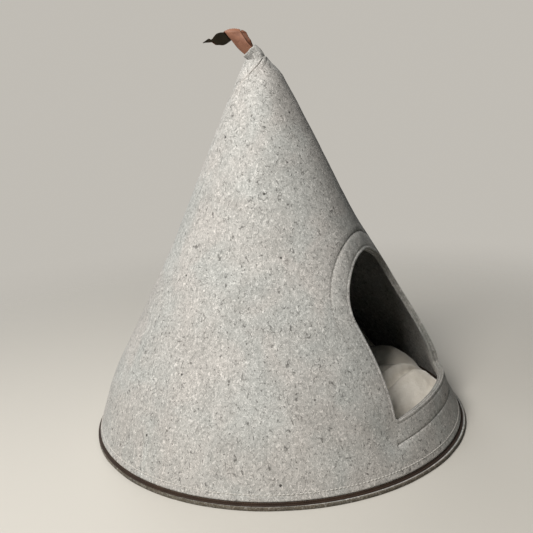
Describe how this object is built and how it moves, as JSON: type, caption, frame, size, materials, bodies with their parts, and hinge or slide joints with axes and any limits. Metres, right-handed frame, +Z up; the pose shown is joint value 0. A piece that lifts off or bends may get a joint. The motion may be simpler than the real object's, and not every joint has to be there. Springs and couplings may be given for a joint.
{
  "type": "felt cat cave",
  "caption": "Cone-shaped felt pet cave with an arched entrance, a round felt base zipped to the cone, leather strips at the apex and a plush cushion inside.",
  "frame": {"origin": "centre of the base's underside", "axes": "+Z up the cone, and the entrance faces -Y"},
  "size_m": [0.4, 0.4, 0.4105],
  "materials": {
    "felt_grey": "mottled pressed felt with dark fibres, matt",
    "zip_brown": "woven zip tape with a nylon coil, matt",
    "plush_cream": "short soft plush",
    "leather_tan": "smooth tan leather with a dark flesh side",
    "leather_brown": "dark brown leather, semi-matt"
  },
  "bodies": {
    "root": {"shell": "felt_grey", "entrance_facing": "felt_grey", "apex_collar": "felt_grey", "base_disc": "felt_grey", "base_zip": "zip_brown", "cushion": "plush_cream", "strap_front": "leather_tan", "strap_back": "leather_brown"}
  },
  "joints": []
}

——

**What is being asked:** Return a copy of every line that includes the word "with".

**Exercise solution:**
Describe how this object is built and how it moves, as JSON: type, caption, frame, size, materials, bodies with their parts, and hinge or slide joints with axes and any limits. Metres, right-handed frame, +Z up; the pose shown is joint value 0. A piece that lifts off or bends may get a joint. The motion may be simpler than the real object's, and not every joint has to be there. Springs and couplings may be given for a joint.
  "caption": "Cone-shaped felt pet cave with an arched entrance, a round felt base zipped to the cone, leather strips at the apex and a plush cushion inside.",
    "felt_grey": "mottled pressed felt with dark fibres, matt",
    "zip_brown": "woven zip tape with a nylon coil, matt",
    "leather_tan": "smooth tan leather with a dark flesh side",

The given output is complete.